** BEGIN **

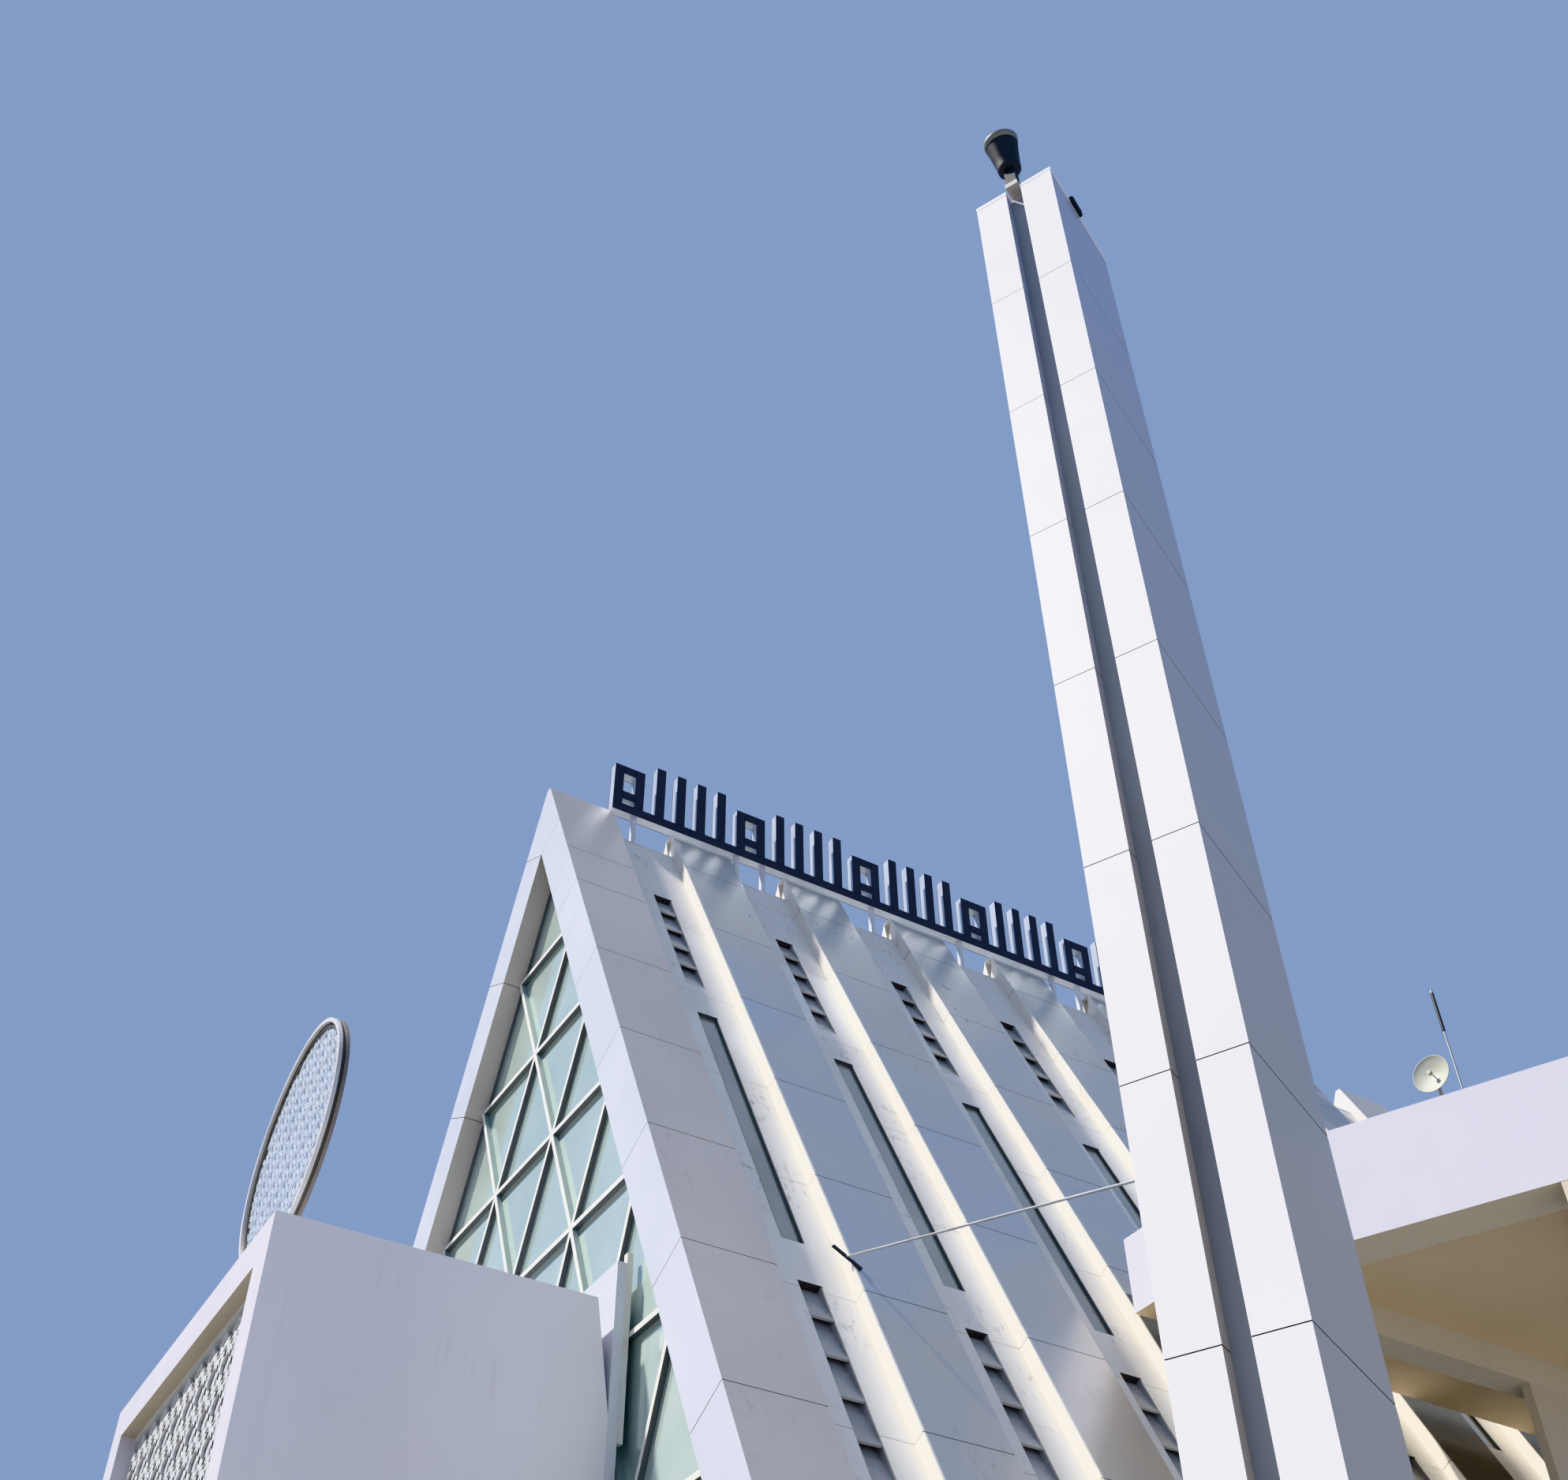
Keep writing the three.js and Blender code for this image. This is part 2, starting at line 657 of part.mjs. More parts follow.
// The side canopy: a concrete roof on beams and columns between the minaret and the south flank
const canopyTopZ = 14390;
const beamBottomZ = 12800;
const ceilingZ = 13250;
const shallowBottomZ = 13680;
const beamWidth = 700;
const columnSize = 600;
const crossBeamY = -7720;
const pierWidth = 900;
const pierThickness = 150;
const canopyCorners = {
  flankNear: [-3280, -5790],
  frontNear: [-3280, -8470],
  frontFar: [-1390, -12370],
  sideFar: [5370, -9130],
  flankFar: [5370, -5790],
};

// A beam in plan from one corner to another, lying to the left of that line
function beamBetween(start, end, width, z0, z1) {
  const along = new THREE.Vector2(end[0] - start[0], end[1] - start[1]).normalize();
  const side = new THREE.Vector2(-along.y, along.x).multiplyScalar(width);
  return plate([
    start,
    end,
    [end[0] + side.x, end[1] + side.y],
    [start[0] + side.x, start[1] + side.y],
  ], z0, z1);
}

// The space of the hall itself, a touch larger, taken out of what leans against it
function flankClearance() {
  const point = apexHeight + touchGap / sinSlope;
  const bottom = -1000;
  const outline = [
    [-halfWidthAt(bottom, point), bottom],
    [halfWidthAt(bottom, point), bottom],
    [0, point],
  ];
  return slabAlongX(outline, frontX - 100, rearX + 100);
}

function addCanopy() {
  const c = canopyCorners;
  const outline = [c.flankNear, c.frontNear, c.frontFar, c.sideFar, c.flankFar];
  const cover = plate(outline, ceilingZ, canopyTopZ);
  const nearBeam = beamBetween(c.flankNear, c.frontNear, 500, shallowBottomZ, canopyTopZ);
  const fascia = beamBetween(c.frontNear, c.frontFar, beamWidth, beamBottomZ, canopyTopZ);
  const sideBeam = beamBetween(c.frontFar, c.sideFar, 500, beamBottomZ, canopyTopZ);
  const endBeam = beamBetween(c.sideFar, c.flankFar, 500, beamBottomZ, canopyTopZ);
  const crossBeam = box(-3000, 5300, crossBeamY, crossBeamY + 450, beamBottomZ, canopyTopZ);
  const beams = [nearBeam, fascia, sideBeam, endBeam, crossBeam];
  const roof = joined([cover, ...beams]).intersect(plate(outline, 0, canopyTopZ + 1));
  addPart('canopy_roof', 'concrete', roof.subtract(flankClearance()));
  const top = beamBottomZ - touchGap;
  const columns = [
    atTurnedCorner(box(0, columnSize, 20, 20 + columnSize, 0, top), c.frontFar),
    box(2270, 2270 + pierWidth, crossBeamY, crossBeamY + pierThickness, 0, top),
    box(4700, 4700 + columnSize, -8900, -8900 + columnSize, 0, top),
  ];
  columns.forEach((column, i) => {
    addPart(`canopy_column_${i + 1}`, 'concrete', column.subtract(flankClearance()));
  });
}

// The small dish and the aerial on the canopy's roof
const dishPlace = [-1330, -10310, 15270];
const dishRise = THREE.MathUtils.degToRad(3);
const dishTurn = THREE.MathUtils.degToRad(11);
const aerialPlace = [-830, -10320];
const aerialTopZ = 16900;

function addRoofAerials() {
  const profile = [[0, 0], [140, 22], [275, 85], [275, 100], [135, 42], [0, 18]];
  const bowl = new THREE.LatheGeometry(profile.map(([r, h]) => new THREE.Vector2(Math.max(r, 0), h)), 32);
  bowl.rotateZ(Math.PI / 2).rotateY(dishRise).rotateZ(dishTurn);
  const dish = solidOf(bowl.translate(...dishPlace));
  const [x, y, z] = dishPlace;
  const stem = roundBar([x + 20, y, canopyTopZ], [x + 20, y, z + 10], 25);
  addPart('satellite_dish', 'cream', dish.add(stem));
  const mast = roundBar([...aerialPlace, canopyTopZ], [...aerialPlace, aerialTopZ], 22);
  addPart('aerial_mast', 'steel', mast);
}

// The stay that steadies the minaret: a wire from a flat bar laid across the first rib's edge
const stayPlace = [-8192, 13250];
const stayBarSize = [480, 50, 30];
const stayBarTurn = THREE.MathUtils.degToRad(48);
const stayEnd = [-9180, -13260, 10000];

function addStay() {
  const [x, s] = stayPlace;
  const [length, width, thickness] = stayBarSize;
  const flatBar = new THREE.BoxGeometry(length, width, thickness);
  flatBar.rotateZ(stayBarTurn).translate(x, s, -thickness / 2 - touchGap);
  addPart('stay_bracket', 'charcoal', placed(flatBar, 0));
  const start = new THREE.Vector3(x, s, -thickness - 2 * touchGap).applyMatrix4(plankAxes);
  const leaf = minaretLeaf(leafWidth + channelWidth, minaretWidth + touchGap, 0, minaretDepth + touchGap);
  const wire = roundBar([start.x, start.y, start.z], stayEnd, 16, 8);
  const top = -thickness - 2 * touchGap;
  const barSpace = placed(plankBox(x - length, x + length, s - length, s + length, top, length), 0);
  addPart('stay_wire', 'steel', wire.subtract(leaf).subtract(barSpace));
}

addFloor();
addGableFrame('front_frame', frontX, frontX + frameDepth - touchGap);
addGableFrame('rear_frame', rearX - frameDepth + touchGap, rearX);
addGableGlazing('front', frontX + latticeInset, true);
addGableGlazing('rear', rearX - latticeInset - barDepth, false);
addFlanks();
addSlotGlass();
addCrest();
addMinaret();
addLoudspeakers();
addPortal();
addGlazingPost();
addMedallion();
addCanopy();
addRoofAerials();
addStay();

export default group;
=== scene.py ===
# A mosque with an A-shaped hall, a slim minaret, a boxed portal and a side canopy.
# Metres, +Z up: the ridge runs along X, the glazed front gable and the portal face -X,
# and the minaret and the canopy stand on the -Y side.

import math
import random

import bmesh
import bpy
from mathutils import Matrix, Vector


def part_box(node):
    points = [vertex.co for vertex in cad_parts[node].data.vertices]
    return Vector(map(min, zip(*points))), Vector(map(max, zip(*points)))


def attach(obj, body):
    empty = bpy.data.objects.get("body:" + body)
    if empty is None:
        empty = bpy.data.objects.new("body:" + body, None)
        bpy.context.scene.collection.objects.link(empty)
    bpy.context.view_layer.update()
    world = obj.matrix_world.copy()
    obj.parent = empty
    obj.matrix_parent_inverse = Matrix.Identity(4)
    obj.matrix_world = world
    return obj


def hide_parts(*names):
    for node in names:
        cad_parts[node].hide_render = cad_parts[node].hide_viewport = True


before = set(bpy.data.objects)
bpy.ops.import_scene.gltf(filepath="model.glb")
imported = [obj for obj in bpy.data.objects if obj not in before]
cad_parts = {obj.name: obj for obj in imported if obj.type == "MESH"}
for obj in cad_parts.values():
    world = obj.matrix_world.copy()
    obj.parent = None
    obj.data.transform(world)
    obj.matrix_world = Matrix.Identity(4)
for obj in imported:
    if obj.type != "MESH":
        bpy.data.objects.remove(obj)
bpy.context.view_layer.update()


# Hall floor
# A power-floated concrete slab between the two gables, poured on the ground.
# It is pale grey with a soft cloudy bloom from the trowel and a dull sheen.
def linear(hex_colour):
    channels = [int(hex_colour[i:i + 2], 16) / 255 for i in (0, 2, 4)]
    curve = [c / 12.92 if c <= 0.04045 else ((c + 0.055) / 1.055) ** 2.4 for c in channels]
    return (*curve, 1.0)


def add_node(tree, kind, settings=None, inputs=None):
    node = tree.nodes.new(kind)
    for name, value in (settings or {}).items():
        setattr(node, name, value)
    for name, value in (inputs or {}).items():
        if isinstance(value, bpy.types.NodeSocket):
            tree.links.new(value, node.inputs[name])
        else:
            node.inputs[name].default_value = linear(value) if isinstance(value, str) else value
    return node


def new_material(name, roughness, metallic=0.0):
    material = bpy.data.materials.new(name)
    material.use_nodes = True
    tree = material.node_tree
    shader = tree.nodes["Principled BSDF"]
    shader.inputs["Roughness"].default_value = roughness
    shader.inputs["Metallic"].default_value = metallic
    return material, tree, shader


# Soft spots from 0 to 1, each about so many metres wide and high. With levels, what lies between
# those two is stretched to the whole of 0 to 1, so that the spots have clearer edges.
def spots(tree, width, height, detail=2.0, seed=0.0, levels=None):
    place = add_node(tree, "ShaderNodeTexCoord").outputs["Object"]
    moved = add_node(tree, "ShaderNodeMapping", inputs={
        "Vector": place, "Location": (seed, seed, seed), "Scale": (1 / width, 1 / width, 1 / height)})
    noise = add_node(tree, "ShaderNodeTexNoise", inputs={
        "Vector": moved.outputs["Vector"], "Scale": 1.0, "Detail": detail}).outputs["Fac"]
    if levels is None:
        return noise
    return add_node(tree, "ShaderNodeMapRange", inputs={
        "Value": noise, "From Min": levels[0], "From Max": levels[1]}).outputs["Result"]


# The first tone shows where the share is 0, and the second where it is 1.
def blend_colour(tree, share, first, second):
    inputs = {0: share, 6: first, 7: second}
    return add_node(tree, "ShaderNodeMix", {"data_type": "RGBA"}, inputs).outputs[2]


def add_bump(tree, shader, height, strength, distance):
    bump = add_node(tree, "ShaderNodeBump", inputs={
        "Height": height, "Strength": strength, "Distance": distance})
    tree.links.new(bump.outputs["Normal"], shader.inputs["Normal"])


def concrete_floor():
    material, tree, shader = new_material("power_floated_concrete", 0.45)
    trowel_cloud = spots(tree, 1.6, 1.6, 6.0, levels=(0.3, 0.7))
    tone = blend_colour(tree, trowel_cloud, "B9B5AC", "CFCBC2")
    tree.links.new(tone, shader.inputs["Base Color"])
    sand_grain = spots(tree, 0.02, 0.02, 3.0)
    add_bump(tree, shader, sand_grain, 0.15, 0.002)
    return material


def dress(node_name, material):
    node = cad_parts[node_name]
    node.data.materials.clear()
    node.data.materials.append(material)


dress("hall_floor", concrete_floor())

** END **

» What this task involves
Transcribe word for word the lines from the one holding "addFloor();" through the one holding "if empty is". Include both, and add nothing.

» Task output
addFloor();
addGableFrame('front_frame', frontX, frontX + frameDepth - touchGap);
addGableFrame('rear_frame', rearX - frameDepth + touchGap, rearX);
addGableGlazing('front', frontX + latticeInset, true);
addGableGlazing('rear', rearX - latticeInset - barDepth, false);
addFlanks();
addSlotGlass();
addCrest();
addMinaret();
addLoudspeakers();
addPortal();
addGlazingPost();
addMedallion();
addCanopy();
addRoofAerials();
addStay();

export default group;
=== scene.py ===
# A mosque with an A-shaped hall, a slim minaret, a boxed portal and a side canopy.
# Metres, +Z up: the ridge runs along X, the glazed front gable and the portal face -X,
# and the minaret and the canopy stand on the -Y side.

import math
import random

import bmesh
import bpy
from mathutils import Matrix, Vector


def part_box(node):
    points = [vertex.co for vertex in cad_parts[node].data.vertices]
    return Vector(map(min, zip(*points))), Vector(map(max, zip(*points)))


def attach(obj, body):
    empty = bpy.data.objects.get("body:" + body)
    if empty is None:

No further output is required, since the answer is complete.